Mashallah, you sound as though you guys get on really well, and it is nice that you know how he feels about it too! How is it going to work with you guys, are the parents thinking to get you guys engaged anytime soon? Is that how things work in your family?

Maham, are you getting engaged soon? Some parts have been fun, really, it isn't that bad. I think I have made it take over my life by overthinking it all the time. It is interesting to see how things work differently with everyone.

Re: Your take on Engagements!

Nah :p. Just Curious :D.

Re: Your take on Engagements!

I am not in favor of engagements longer than a few months. There are just toooo many problems that come about especially if the couple is talking and interacting over long distances. There are misunderstandings and sometimes it leads to break ups. So maybe starberry1's position isnt so bad because the likelihood of them having conflict is lowered.

In my family, we dont do engagements as a rule...it has happened but never for more than a few months at a time.

Re: Your take on Engagements!

**I got engaged about three months back and marriage is not around the corner for another three-four years.
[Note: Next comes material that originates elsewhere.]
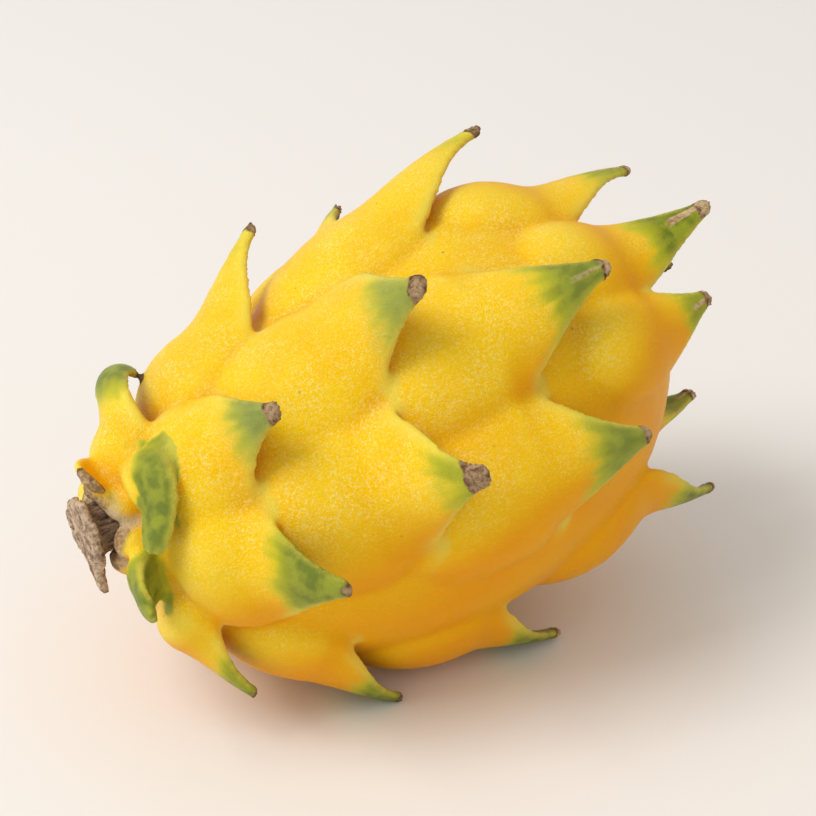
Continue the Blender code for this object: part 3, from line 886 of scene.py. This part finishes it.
def leaf_colours(paint, where, colour):
    """Lime and green leaf ends with a grey-green bloom and pale edges, over the rind's colour."""
    mottle = paint.noise(where, MOTTLE_SIZE)
    mask = paint.mask("green")
    streaks = paint.span(paint.mask("streak"), 0.3, 0.7, -0.10, 0.10)
    uneven = paint.sum(paint.span(mottle, 0.3, 0.7, -0.05, 0.05), streaks)
    green = paint.sum(mask, paint.product(uneven, paint.span(mask, 0.0, 0.2)))
    colour = paint.mix(paint.span(green, 0.0, 0.62), colour, LIME)
    leaf = paint.mix(paint.span(mottle, 0.35, 0.65), LEAF_GREEN, OLIVE_GREEN)
    colour = paint.mix(paint.span(green, 0.28, 0.95), colour, leaf)
    colour = paint.mix(paint.product(paint.mask("blue"), 0.55), colour, GREY_GREEN)
    return paint.mix(paint.product(paint.mask("edge"), 0.65), colour, EDGE_YELLOW)


def dried_colours(paint, pores, colour):
    """Dried leaf ends, strips, stem collar and blossom scar, over the rind's colour."""
    fibres = paint.sum(paint.product(pores, 0.5), paint.product(paint.mask("streak"), 0.5))
    tan = paint.mix(paint.span(fibres, 0.38, 0.60), *DRY_TAN)
    brown = paint.mix(paint.span(fibres, 0.42, 0.62), *DRY_BROWN)
    pale = paint.span(paint.mask("pale"), 0.2, 0.9, 0.25, 0.9)
    bleached = paint.product(paint.span(paint.mask("dry"), 0.70, 0.95), pale)
    tips = paint.mix(bleached, brown, tan)
    colour = paint.mix(paint.span(paint.mask("strip"), 0.25, 0.6), colour, tan)
    colour = paint.mix(paint.span(paint.mask("dry"), 0.25, 0.65), colour, tips)
    colour = paint.mix(paint.span(paint.mask("collar"), 0.2, 0.8), colour, tan)

    petals = paint.sum(paint.product(pores, 0.45), paint.product(paint.mask("folds"), 0.55))
    husk = paint.mix(paint.span(petals, 0.36, 0.62), *HUSK)
    scar = paint.mix(paint.span(petals, 0.40, 0.66), *SCAR)
    scar = paint.mix(paint.mask("pit"), husk, scar)
    return paint.mix(paint.span(paint.mask("crater"), 0.2, 0.8), colour, scar)


def rind_material():
    """Waxy yellow rind with green leaf ends; its dried parts are dull and crumpled."""
    paint = Paint("rind")
    where = paint.place()
    pores = paint.noise(where, PORE_SIZE, 3.0, 0.6)
    net = paint.span(paint.cells(where, NET_SIZE, "DISTANCE_TO_EDGE"), 0.14, 0.02)
    colour = rind_yellow(paint, where, pores, net)
    colour = leaf_colours(paint, where, colour)
    colour = dried_colours(paint, pores, colour)
    paint.give("Base Color", colour)

    dull = paint.mask("dry")
    for name in ("strip", "crater", "collar"):
        dull = paint.math("MAXIMUM", dull, paint.mask(name))
    paint.give("Roughness", paint.sum(paint.span(pores, 0.3, 0.7, 0.36, 0.46), paint.product(dull, 0.40)))
    waxy = paint.bump(paint.math("SUBTRACT", pores, paint.product(net, 0.5)), 0.10)
    crumple = paint.product(paint.noise(where, PORE_SIZE, 4.0, 0.7), dull)
    paint.give("Normal", paint.bump(crumple, 0.35, waxy))
    paint.give("Subsurface Weight", paint.math("SUBTRACT", 0.30, paint.product(dull, 0.30)))
    paint.give("Subsurface Radius", (1.0, 0.45, 0.06))
    paint.give("Subsurface Scale", 2.5 * MM)
    paint.give("Specular IOR Level", 0.17)
    paint.give("Specular Tint", (1.0, 0.80, 0.25))
    return paint.material


def stem_material():
    """Dry, torn, grey-brown wood with darker fibres on the neck."""
    paint = Paint("dry_stem")
    where = paint.place()
    fibre = paint.noise(paint.place((0.35, 1.6, 1.6)), 1.2, 4.0, 0.7)
    flakes = paint.noise(where, 1.5, 4.0, 0.65)
    neck = paint.mix(paint.span(fibre, 0.35, 0.65), *NECK_WOOD)
    face = paint.mix(paint.span(flakes, 0.36, 0.64), *PLATE_WOOD)
    pits = paint.span(paint.cells(where, 1.7), 0.30, 0.12)
    colour = paint.mix(paint.mask("plate"), neck, face)
    paint.give("Base Color", paint.mix(paint.product(pits, 0.5), colour, PIT_BROWN))
    paint.give("Roughness", 0.88)
    height = paint.math("SUBTRACT", paint.sum(fibre, flakes), pits)
    paint.give("Normal", paint.bump(height, 0.45))
    return paint.material


def plain_material(name, colour, roughness):
    """Even material of the studio."""
    paint = Paint(name)
    paint.give("Base Color", colour)
    paint.give("Roughness", roughness)
    paint.give("Specular IOR Level", 0.2)
    return paint.material


# ---------------------------------------------------------------- studio

def camera_frame():
    """Unit vectors from the fruit to the camera and to the camera's right."""
    azimuth = math.radians(CAMERA_AZIMUTH)
    elevation = math.radians(CAMERA_ELEVATION)
    level = math.cos(elevation)
    back = Vector((math.sin(azimuth) * level, -math.cos(azimuth) * level, math.sin(elevation)))
    right = Vector((math.cos(azimuth), math.sin(azimuth), 0.0))
    return back, right


def add_camera(aim):
    """Camera at the viewing angle, looking at the aim."""
    back, _ = camera_frame()
    lens = bpy.data.cameras.new("camera")
    lens.lens = CAMERA_LENS
    lens.sensor_width = SENSOR_WIDTH
    lens.clip_start = 0.01
    camera = bpy.data.objects.new("camera", lens)
    bpy.context.scene.collection.objects.link(camera)
    camera.location = aim + back * CAMERA_DISTANCE * MM
    camera.rotation_euler = back.to_track_quat("Z", "Y").to_euler()
    bpy.context.scene.camera = camera


def add_softbox(name, aim, offset, size, energy, colour):
    """Square area light that faces the fruit."""
    light = bpy.data.lights.new(name, "AREA")
    light.size = size
    light.energy = energy
    light.color = colour
    lamp = bpy.data.objects.new(name, light)
    bpy.context.scene.collection.objects.link(lamp)
    lamp.location = aim + offset
    lamp.rotation_euler = offset.to_track_quat("Z", "Y").to_euler()


def add_studio(aim):
    """Pale floor, soft key light from the upper left and pale surroundings."""
    floor = bmesh.new()
    bmesh.ops.create_grid(floor, x_segments=1, y_segments=1, size=FLOOR_HALF_SIDE)
    ground = mesh_object("studio_floor", floor)
    ground.data.materials.append(plain_material("studio_paper", FLOOR_COLOUR, 0.9))
    back, right = camera_frame()
    flat_back = Vector((back.x, back.y, 0.0)).normalized()
    key = -right * KEY_LEFT + flat_back * KEY_NEARER + Vector((0.0, 0.0, KEY_RISE))
    add_softbox("key_light", aim, key, KEY_SIDE, KEY_POWER, KEY_COLOUR)
    world = bpy.data.worlds.new("studio")
    bpy.context.scene.world = world
    world.use_nodes = True
    sky = world.node_tree.nodes["Background"]
    sky.inputs["Color"].default_value = SKY_COLOUR
    sky.inputs["Strength"].default_value = SKY_STRENGTH


# ---------------------------------------------------------------- scene

def centre_over(lowest, highest, points):
    """Shift in x and y that centres settled points in a box."""
    middle = (points.min(axis=0) + points.max(axis=0)) / 2
    return [(lowest[axis] + highest[axis]) / 2 - middle[axis] for axis in (0, 1)]


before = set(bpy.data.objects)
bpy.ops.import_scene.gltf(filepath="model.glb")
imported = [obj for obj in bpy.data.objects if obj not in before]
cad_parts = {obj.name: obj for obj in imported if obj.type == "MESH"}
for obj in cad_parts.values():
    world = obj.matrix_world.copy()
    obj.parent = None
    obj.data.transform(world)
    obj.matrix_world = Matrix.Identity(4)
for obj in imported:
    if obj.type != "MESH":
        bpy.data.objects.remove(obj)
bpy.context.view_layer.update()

skin = grown_skin()
body_points = settle(read_points(skin.data), (0.0, 0.0))
shift = centre_over(*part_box("fruit"), body_points)
finish_skin(skin)
write_points(skin.data, settle(read_points(skin.data), shift))
skin.data.shade_smooth()
skin.data.materials.append(rind_material())
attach(skin, "root")
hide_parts("fruit")

stem = build_stem()
write_points(stem.data, settle(read_points(stem.data), shift))
stem.data.shade_smooth()
stem.data.materials.append(stem_material())
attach(stem, "root")
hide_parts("stem")

aim_point = Vector((shift[0] + CAMERA_AIM_AHEAD * MM, shift[1], CAMERA_AIM_HEIGHT * MM))
add_camera(aim_point)
add_studio(aim_point)
bpy.context.scene.view_settings.view_transform = "Standard"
I hadn't expected to get engaged so soon and it did come as a sudden shock to me at first but now i'm okay with the whole idea.

I don't talk much with my fiance - it's long distance so we sometimes send the odd email or two but we never have long phone conversations but that's simply out of choice. My parents have no objections with us talking but i feel too shy yet :$ lol...I know it's stupid but i don't want this engagement period to end...it has it's own little indescribable feeling - if that makes sense!